My favorite part about following your dreams and ambitions is that it starts what I like to call, Dream Dominoes. People inspire people. Stories inspire stories. When we step out of our comfort zones we empower others to do the same.

It always blows my mind when I take a step into an unknown place I feel called to and, all of the sudden, others start telling me about how they’ve decided to pursue things in their own lives as a result. It makes you wonder, what if changing the world is as simple as taking a chance on the things your heart beats for?

We never know the impact our own lives can have, until we step away from the comfortable and start paving our own paths. To stay safe may feel comfortable, but that doesn’t guarantee that the comfortable is safe.
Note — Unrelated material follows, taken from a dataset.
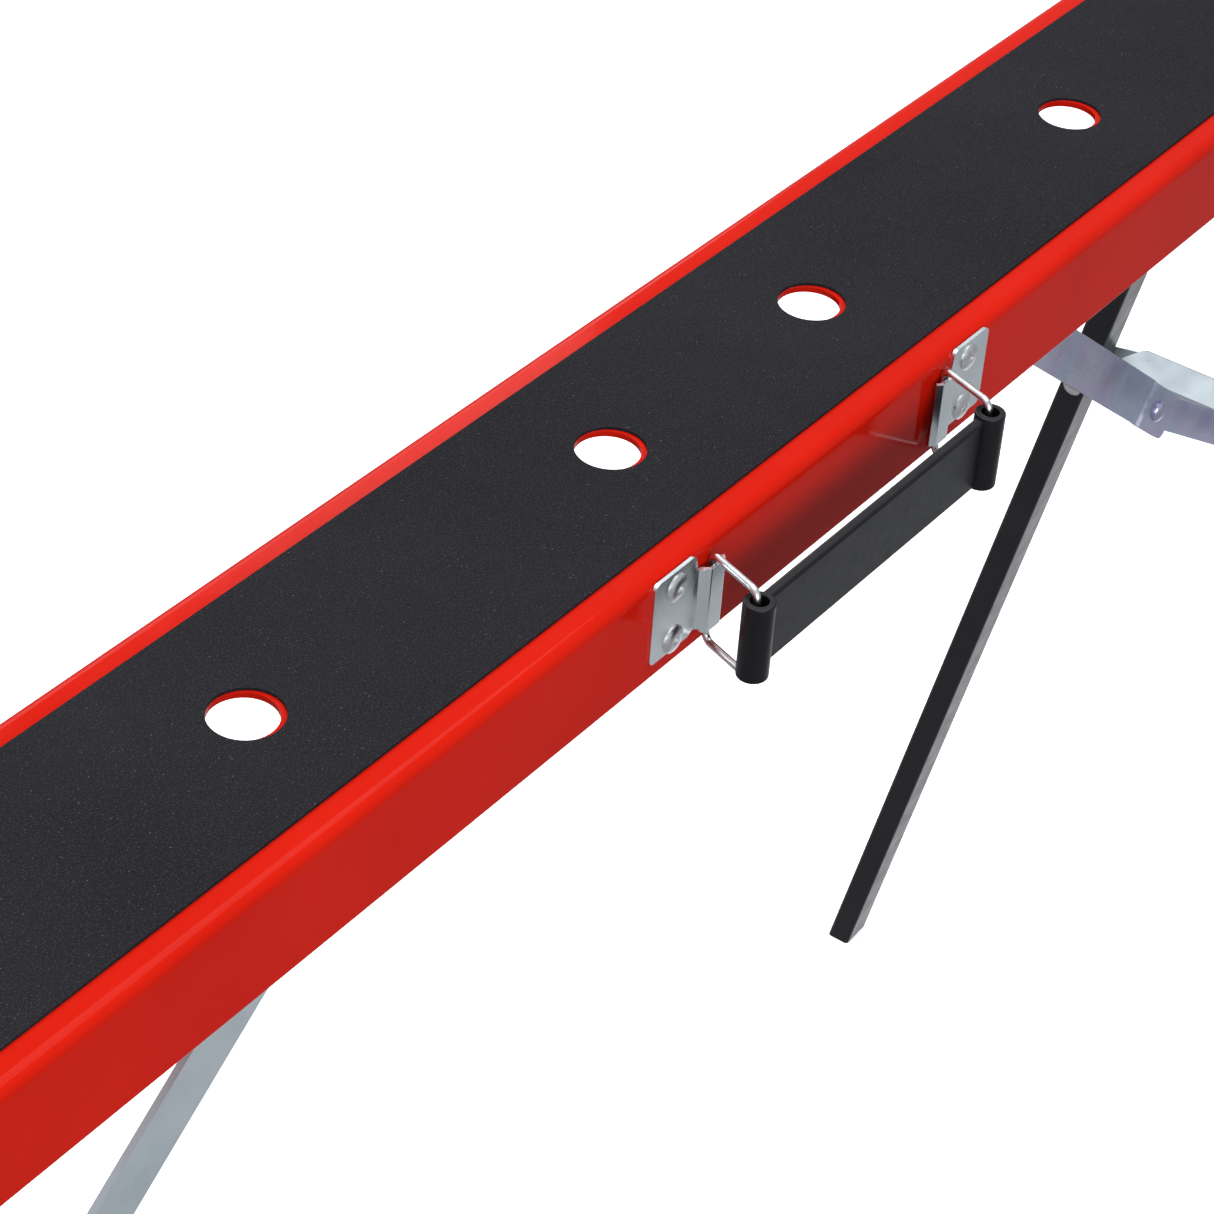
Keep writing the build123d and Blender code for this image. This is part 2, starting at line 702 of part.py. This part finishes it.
save_pair("cross_bar", cross_bar())
save_pair("cross_bar_rivets", cross_bar_rivets())
save_pair("brace_bracket", brace_bracket())
save_pair("brace_pin", pin(BRACE_TOP, UPPER_BACK + LINK_GAP + EAR,
                           UPPER_BACK - BAR_STOCK - LINK_GAP - EAR))
save_pair("upper_link", upper_link())
save_pair("knee_rivet_front", one_headed_rivet(KNEE, -BAR_STOCK, 0.0))
save_pair("lower_link", lower_link())
save_pair("knee_rivet_back", one_headed_rivet(KNEE, LOWER_FRONT + BAR_STOCK, LOWER_FRONT))
save_pair("brace_lug", brace_lug())
# The lug pin has no front head, so the upper link folds down past it
save_pair("lug_pin", one_headed_rivet(BRACE_FOOT, LOWER_FRONT + BAR_STOCK + LINK_GAP + EAR,
                                      LOWER_FRONT - LINK_GAP - EAR))

left_bracket = handle_bracket()
save("handle_bracket_left", left_bracket)
across = Plane.YZ.offset((LEFT_BRACKET_X + RIGHT_BRACKET_X) / 2)
save("handle_bracket_right", reflected(left_bracket, across))
save("handle_rivets", handle_rivets())
save("wire_link_left", wire_link(WIRE_X[0]))
save("wire_link_right", wire_link(WIRE_X[1]))
save("handle_strap", handle_strap())
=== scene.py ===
"""Looks for the folding sawhorse: materials, grip strip, light and camera round the CAD frame."""
import math

import bpy
from mathutils import Matrix, Vector

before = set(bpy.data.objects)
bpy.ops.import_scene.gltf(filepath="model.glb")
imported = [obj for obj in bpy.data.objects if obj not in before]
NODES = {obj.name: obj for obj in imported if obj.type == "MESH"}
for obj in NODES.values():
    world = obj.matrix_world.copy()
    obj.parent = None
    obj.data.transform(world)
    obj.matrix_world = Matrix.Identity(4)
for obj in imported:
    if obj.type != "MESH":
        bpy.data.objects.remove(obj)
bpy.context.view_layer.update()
SIDES = ("left", "right")

# The colour sockets of a Mix node share their names with its other types, so they go by place
MIX_FIRST_COLOUR = 6
MIX_SECOND_COLOUR = 7
MIX_COLOUR_RESULT = 2
SHARPEST_EDGE = 0.35


# ---- Shader building -------------------------------------------------------------------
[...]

My challenge for you, today, is to grab a notebook and write down three things you dream about having happen in your future. But, FIRST, write down three things that have happened in your past. Dreams that you never thought could turn into realities, but then did. It doesn’t matter if they turned out like you thought they would, or went according to plan, just that they happened.

Here are mine:

P A S T:

  1. I travelled farther than anyone else in my family. When I went to India I had no idea how I would scrape together $2,500 for the trip but, in the end, I had the exact amount of money I needed in my bank account.
  2. I wanted to intern with Krochet Kids International more than anything in the world. For two years I hoped and prayed that I would get an opportunity to work for such an awesome organization, and then I got chosen as a summer intern. I couldn’t believe it! I had wanted it for so long that I almost cried when I found out I would be working there.
  3. I went to college. Financially it seemed improbable that I would get there, let alone graduate. But I did – with honors. And everyone who ever told me I couldn’t because of my age, race, social standing or gender had to sit there and watch me succeed.

F U T U R E:

  1. I want to work somewhere that allows me to combine what I’m passionate about with my talents. I want to help people. I want to inspire hope in women who have been lied to about their worth and their place in this world. I want to write and explore and wake up every morning knowing that what I’ll do that day will change lives.
  2. I want to write a book. I don’t know what about or how on earth this is going to happen, but I want to write a book and have it published, even if there’s only one copy and it’s sitting on my bookshelf.
  3. I want to adopt. Probably not for a long time, obviously, but adoption is something that’s really close to my heart. I don’t have specific plans… actually I think it’s kind of weird when people pick a favorite country, or custom order what kind of kid they want, but this is something that has been on my heart for a wh-ile.

 

And that’s me! What are your guys’ dreams?